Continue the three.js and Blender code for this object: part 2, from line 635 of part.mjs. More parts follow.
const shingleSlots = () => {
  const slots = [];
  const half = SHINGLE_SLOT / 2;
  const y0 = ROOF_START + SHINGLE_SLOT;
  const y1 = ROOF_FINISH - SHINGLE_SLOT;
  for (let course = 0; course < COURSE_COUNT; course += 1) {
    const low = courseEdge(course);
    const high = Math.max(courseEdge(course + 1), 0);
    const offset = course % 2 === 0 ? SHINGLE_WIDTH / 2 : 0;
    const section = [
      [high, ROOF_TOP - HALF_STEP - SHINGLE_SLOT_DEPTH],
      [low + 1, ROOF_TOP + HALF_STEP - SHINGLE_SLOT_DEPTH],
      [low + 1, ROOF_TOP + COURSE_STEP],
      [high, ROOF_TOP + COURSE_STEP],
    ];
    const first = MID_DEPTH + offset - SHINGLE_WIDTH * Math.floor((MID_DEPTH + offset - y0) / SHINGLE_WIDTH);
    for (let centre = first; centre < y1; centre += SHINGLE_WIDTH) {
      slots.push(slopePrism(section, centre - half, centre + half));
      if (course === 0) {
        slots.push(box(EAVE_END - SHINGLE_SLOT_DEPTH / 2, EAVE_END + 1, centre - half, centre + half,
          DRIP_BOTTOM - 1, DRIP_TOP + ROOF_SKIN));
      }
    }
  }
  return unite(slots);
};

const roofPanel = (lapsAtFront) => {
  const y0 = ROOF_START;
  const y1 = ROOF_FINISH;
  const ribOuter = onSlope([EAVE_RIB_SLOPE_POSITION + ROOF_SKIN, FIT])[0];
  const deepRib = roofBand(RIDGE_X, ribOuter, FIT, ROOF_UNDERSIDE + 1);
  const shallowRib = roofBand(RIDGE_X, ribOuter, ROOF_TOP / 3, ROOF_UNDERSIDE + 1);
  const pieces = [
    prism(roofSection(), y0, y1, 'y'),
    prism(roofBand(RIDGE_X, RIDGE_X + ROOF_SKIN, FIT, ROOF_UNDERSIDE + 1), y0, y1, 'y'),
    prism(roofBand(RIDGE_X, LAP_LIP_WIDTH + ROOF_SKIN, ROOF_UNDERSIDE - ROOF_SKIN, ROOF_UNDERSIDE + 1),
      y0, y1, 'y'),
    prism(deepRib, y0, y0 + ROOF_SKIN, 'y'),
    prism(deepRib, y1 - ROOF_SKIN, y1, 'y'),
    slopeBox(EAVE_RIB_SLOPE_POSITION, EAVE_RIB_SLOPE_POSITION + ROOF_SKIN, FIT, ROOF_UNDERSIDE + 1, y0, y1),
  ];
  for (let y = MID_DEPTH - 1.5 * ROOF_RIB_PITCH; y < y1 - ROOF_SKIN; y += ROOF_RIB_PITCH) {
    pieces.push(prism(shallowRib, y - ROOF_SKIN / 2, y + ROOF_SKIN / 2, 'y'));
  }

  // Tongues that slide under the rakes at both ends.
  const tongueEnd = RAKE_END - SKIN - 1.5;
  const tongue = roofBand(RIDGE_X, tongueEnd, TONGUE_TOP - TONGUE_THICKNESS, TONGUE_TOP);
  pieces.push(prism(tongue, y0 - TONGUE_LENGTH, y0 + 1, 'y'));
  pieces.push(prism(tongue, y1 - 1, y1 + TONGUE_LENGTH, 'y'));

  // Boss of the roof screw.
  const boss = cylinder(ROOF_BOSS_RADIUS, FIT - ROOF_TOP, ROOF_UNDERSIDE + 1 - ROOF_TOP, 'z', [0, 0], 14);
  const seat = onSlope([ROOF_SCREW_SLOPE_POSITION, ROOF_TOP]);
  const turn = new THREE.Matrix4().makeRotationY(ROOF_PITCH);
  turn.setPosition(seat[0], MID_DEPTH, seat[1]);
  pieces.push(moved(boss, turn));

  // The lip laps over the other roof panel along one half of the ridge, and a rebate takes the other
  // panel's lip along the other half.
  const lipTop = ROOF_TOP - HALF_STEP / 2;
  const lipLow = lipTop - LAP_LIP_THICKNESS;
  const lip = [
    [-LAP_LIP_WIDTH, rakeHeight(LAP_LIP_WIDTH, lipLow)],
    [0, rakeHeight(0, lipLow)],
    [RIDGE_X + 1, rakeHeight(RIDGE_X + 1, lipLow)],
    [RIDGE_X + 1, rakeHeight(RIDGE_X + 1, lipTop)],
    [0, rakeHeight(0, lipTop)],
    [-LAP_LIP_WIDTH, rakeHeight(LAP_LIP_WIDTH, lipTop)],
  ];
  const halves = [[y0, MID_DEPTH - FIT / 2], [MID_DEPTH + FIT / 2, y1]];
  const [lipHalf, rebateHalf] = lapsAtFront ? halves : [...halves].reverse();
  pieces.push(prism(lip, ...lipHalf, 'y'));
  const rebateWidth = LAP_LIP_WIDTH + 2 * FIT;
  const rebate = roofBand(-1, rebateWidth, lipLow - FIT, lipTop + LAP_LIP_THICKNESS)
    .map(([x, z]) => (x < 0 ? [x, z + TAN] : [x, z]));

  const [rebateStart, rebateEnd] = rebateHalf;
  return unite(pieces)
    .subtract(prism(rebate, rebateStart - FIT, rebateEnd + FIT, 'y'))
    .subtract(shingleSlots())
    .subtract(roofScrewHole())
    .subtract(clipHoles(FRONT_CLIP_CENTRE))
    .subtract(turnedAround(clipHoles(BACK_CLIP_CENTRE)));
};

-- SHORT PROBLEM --
Would you copy out each line exactly as written?

-- IN RESPONSE --
Continue the three.js and Blender code for this object: part 2, from line 635 of part.mjs. More parts follow.
const shingleSlots = () => {
  const slots = [];
  const half = SHINGLE_SLOT / 2;
  const y0 = ROOF_START + SHINGLE_SLOT;
  const y1 = ROOF_FINISH - SHINGLE_SLOT;
  for (let course = 0; course < COURSE_COUNT; course += 1) {
    const low = courseEdge(course);
    const high = Math.max(courseEdge(course + 1), 0);
    const offset = course % 2 === 0 ? SHINGLE_WIDTH / 2 : 0;
    const section = [
      [high, ROOF_TOP - HALF_STEP - SHINGLE_SLOT_DEPTH],
      [low + 1, ROOF_TOP + HALF_STEP - SHINGLE_SLOT_DEPTH],
      [low + 1, ROOF_TOP + COURSE_STEP],
      [high, ROOF_TOP + COURSE_STEP],
    ];
    const first = MID_DEPTH + offset - SHINGLE_WIDTH * Math.floor((MID_DEPTH + offset - y0) / SHINGLE_WIDTH);
    for (let centre = first; centre < y1; centre += SHINGLE_WIDTH) {
      slots.push(slopePrism(section, centre - half, centre + half));
      if (course === 0) {
        slots.push(box(EAVE_END - SHINGLE_SLOT_DEPTH / 2, EAVE_END + 1, centre - half, centre + half,
          DRIP_BOTTOM - 1, DRIP_TOP + ROOF_SKIN));
      }
    }
  }
  return unite(slots);
};

const roofPanel = (lapsAtFront) => {
  const y0 = ROOF_START;
  const y1 = ROOF_FINISH;
  const ribOuter = onSlope([EAVE_RIB_SLOPE_POSITION + ROOF_SKIN, FIT])[0];
  const deepRib = roofBand(RIDGE_X, ribOuter, FIT, ROOF_UNDERSIDE + 1);
  const shallowRib = roofBand(RIDGE_X, ribOuter, ROOF_TOP / 3, ROOF_UNDERSIDE + 1);
  const pieces = [
    prism(roofSection(), y0, y1, 'y'),
    prism(roofBand(RIDGE_X, RIDGE_X + ROOF_SKIN, FIT, ROOF_UNDERSIDE + 1), y0, y1, 'y'),
    prism(roofBand(RIDGE_X, LAP_LIP_WIDTH + ROOF_SKIN, ROOF_UNDERSIDE - ROOF_SKIN, ROOF_UNDERSIDE + 1),
      y0, y1, 'y'),
    prism(deepRib, y0, y0 + ROOF_SKIN, 'y'),
    prism(deepRib, y1 - ROOF_SKIN, y1, 'y'),
    slopeBox(EAVE_RIB_SLOPE_POSITION, EAVE_RIB_SLOPE_POSITION + ROOF_SKIN, FIT, ROOF_UNDERSIDE + 1, y0, y1),
  ];
  for (let y = MID_DEPTH - 1.5 * ROOF_RIB_PITCH; y < y1 - ROOF_SKIN; y += ROOF_RIB_PITCH) {
    pieces.push(prism(shallowRib, y - ROOF_SKIN / 2, y + ROOF_SKIN / 2, 'y'));
  }

  // Tongues that slide under the rakes at both ends.
  const tongueEnd = RAKE_END - SKIN - 1.5;
  const tongue = roofBand(RIDGE_X, tongueEnd, TONGUE_TOP - TONGUE_THICKNESS, TONGUE_TOP);
  pieces.push(prism(tongue, y0 - TONGUE_LENGTH, y0 + 1, 'y'));
  pieces.push(prism(tongue, y1 - 1, y1 + TONGUE_LENGTH, 'y'));

  // Boss of the roof screw.
  const boss = cylinder(ROOF_BOSS_RADIUS, FIT - ROOF_TOP, ROOF_UNDERSIDE + 1 - ROOF_TOP, 'z', [0, 0], 14);
  const seat = onSlope([ROOF_SCREW_SLOPE_POSITION, ROOF_TOP]);
  const turn = new THREE.Matrix4().makeRotationY(ROOF_PITCH);
  turn.setPosition(seat[0], MID_DEPTH, seat[1]);
  pieces.push(moved(boss, turn));

  // The lip laps over the other roof panel along one half of the ridge, and a rebate takes the other
  // panel's lip along the other half.
  const lipTop = ROOF_TOP - HALF_STEP / 2;
  const lipLow = lipTop - LAP_LIP_THICKNESS;
  const lip = [
    [-LAP_LIP_WIDTH, rakeHeight(LAP_LIP_WIDTH, lipLow)],
    [0, rakeHeight(0, lipLow)],
    [RIDGE_X + 1, rakeHeight(RIDGE_X + 1, lipLow)],
    [RIDGE_X + 1, rakeHeight(RIDGE_X + 1, lipTop)],
    [0, rakeHeight(0, lipTop)],
    [-LAP_LIP_WIDTH, rakeHeight(LAP_LIP_WIDTH, lipTop)],
  ];
  const halves = [[y0, MID_DEPTH - FIT / 2], [MID_DEPTH + FIT / 2, y1]];
  const [lipHalf, rebateHalf] = lapsAtFront ? halves : [...halves].reverse();
  pieces.push(prism(lip, ...lipHalf, 'y'));
  const rebateWidth = LAP_LIP_WIDTH + 2 * FIT;
  const rebate = roofBand(-1, rebateWidth, lipLow - FIT, lipTop + LAP_LIP_THICKNESS)
    .map(([x, z]) => (x < 0 ? [x, z + TAN] : [x, z]));

  const [rebateStart, rebateEnd] = rebateHalf;
  return unite(pieces)
    .subtract(prism(rebate, rebateStart - FIT, rebateEnd + FIT, 'y'))
    .subtract(shingleSlots())
    .subtract(roofScrewHole())
    .subtract(clipHoles(FRONT_CLIP_CENTRE))
    .subtract(turnedAround(clipHoles(BACK_CLIP_CENTRE)));
};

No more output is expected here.